**What the task requires:** Reproduce this listing in full.

**Available records:**

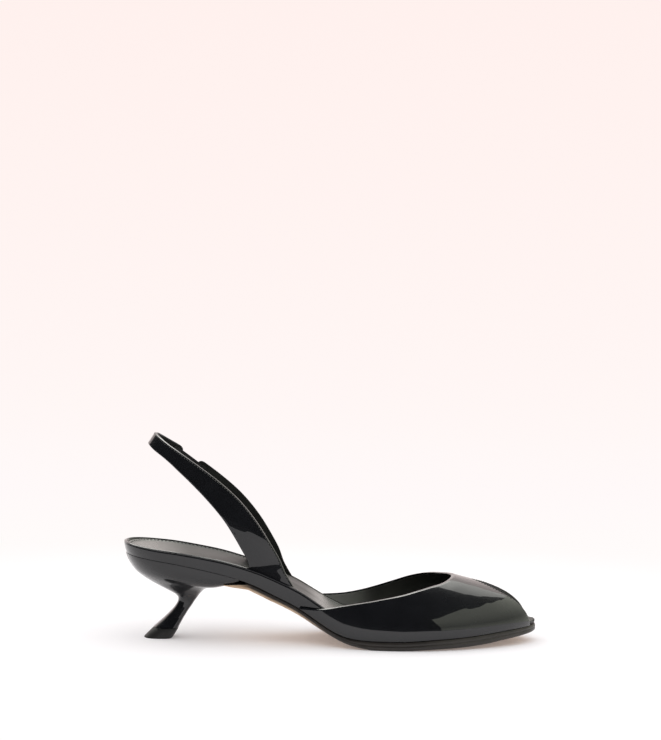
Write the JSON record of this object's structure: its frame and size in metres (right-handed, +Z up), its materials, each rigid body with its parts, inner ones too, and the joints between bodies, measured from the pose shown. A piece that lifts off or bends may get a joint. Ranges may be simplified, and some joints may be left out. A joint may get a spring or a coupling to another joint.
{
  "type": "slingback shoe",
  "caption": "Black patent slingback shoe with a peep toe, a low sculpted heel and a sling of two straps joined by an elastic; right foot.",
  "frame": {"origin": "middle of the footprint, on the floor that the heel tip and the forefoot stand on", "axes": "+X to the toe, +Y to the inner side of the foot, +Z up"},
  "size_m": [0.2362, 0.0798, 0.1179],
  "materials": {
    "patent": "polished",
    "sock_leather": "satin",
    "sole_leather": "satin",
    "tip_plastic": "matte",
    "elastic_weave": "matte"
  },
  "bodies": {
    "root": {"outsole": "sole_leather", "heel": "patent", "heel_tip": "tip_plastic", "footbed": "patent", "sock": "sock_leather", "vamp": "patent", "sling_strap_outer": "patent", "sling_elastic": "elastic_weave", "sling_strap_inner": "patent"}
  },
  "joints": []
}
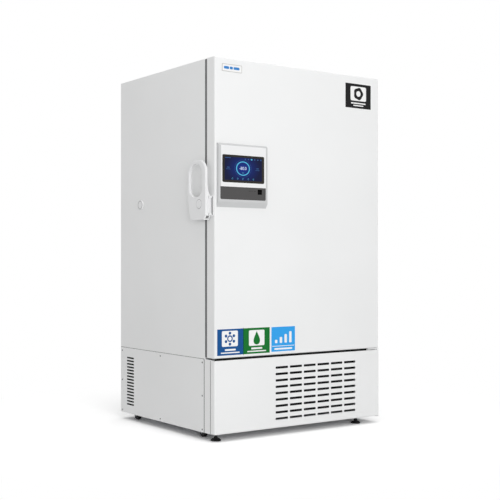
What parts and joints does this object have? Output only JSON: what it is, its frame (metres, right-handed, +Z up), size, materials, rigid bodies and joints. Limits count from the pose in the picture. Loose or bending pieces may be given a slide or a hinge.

**Task response:**
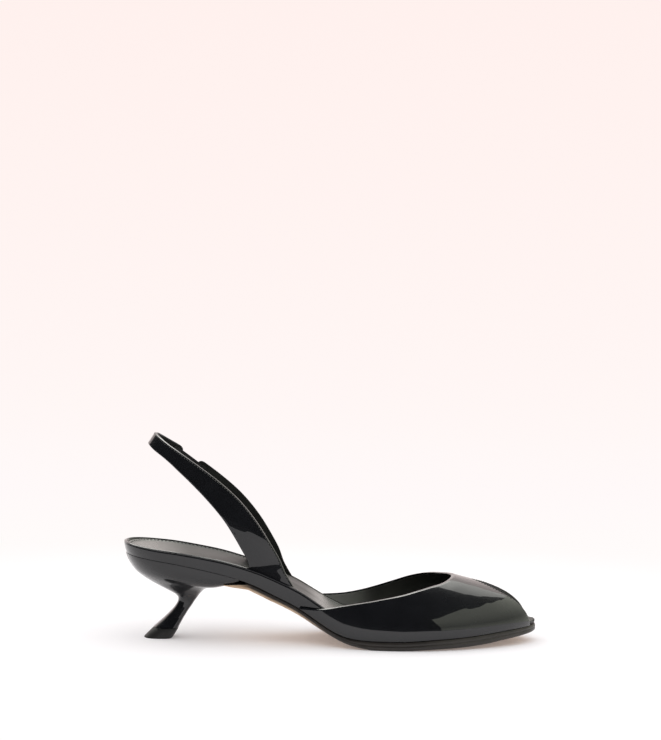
Write the JSON record of this object's structure: its frame and size in metres (right-handed, +Z up), its materials, each rigid body with its parts, inner ones too, and the joints between bodies, measured from the pose shown. A piece that lifts off or bends may get a joint. Ranges may be simplified, and some joints may be left out. A joint may get a spring or a coupling to another joint.
{
  "type": "slingback shoe",
  "caption": "Black patent slingback shoe with a peep toe, a low sculpted heel and a sling of two straps joined by an elastic; right foot.",
  "frame": {"origin": "middle of the footprint, on the floor that the heel tip and the forefoot stand on", "axes": "+X to the toe, +Y to the inner side of the foot, +Z up"},
  "size_m": [0.2362, 0.0798, 0.1179],
  "materials": {
    "patent": "polished",
    "sock_leather": "satin",
    "sole_leather": "satin",
    "tip_plastic": "matte",
    "elastic_weave": "matte"
  },
  "bodies": {
    "root": {"outsole": "sole_leather", "heel": "patent", "heel_tip": "tip_plastic", "footbed": "patent", "sock": "sock_leather", "vamp": "patent", "sling_strap_outer": "patent", "sling_elastic": "elastic_weave", "sling_strap_inner": "patent"}
  },
  "joints": []
}
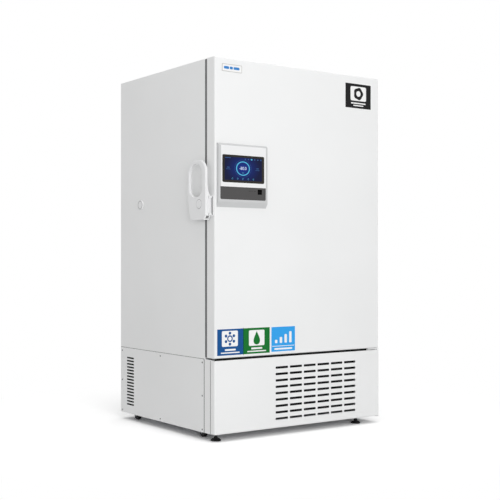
What parts and joints does this object have? Output only JSON: what it is, its frame (metres, right-handed, +Z up), size, materials, rigid bodies and joints. Limits count from the pose in the picture. Loose or bending pieces may be given a slide or a hinge.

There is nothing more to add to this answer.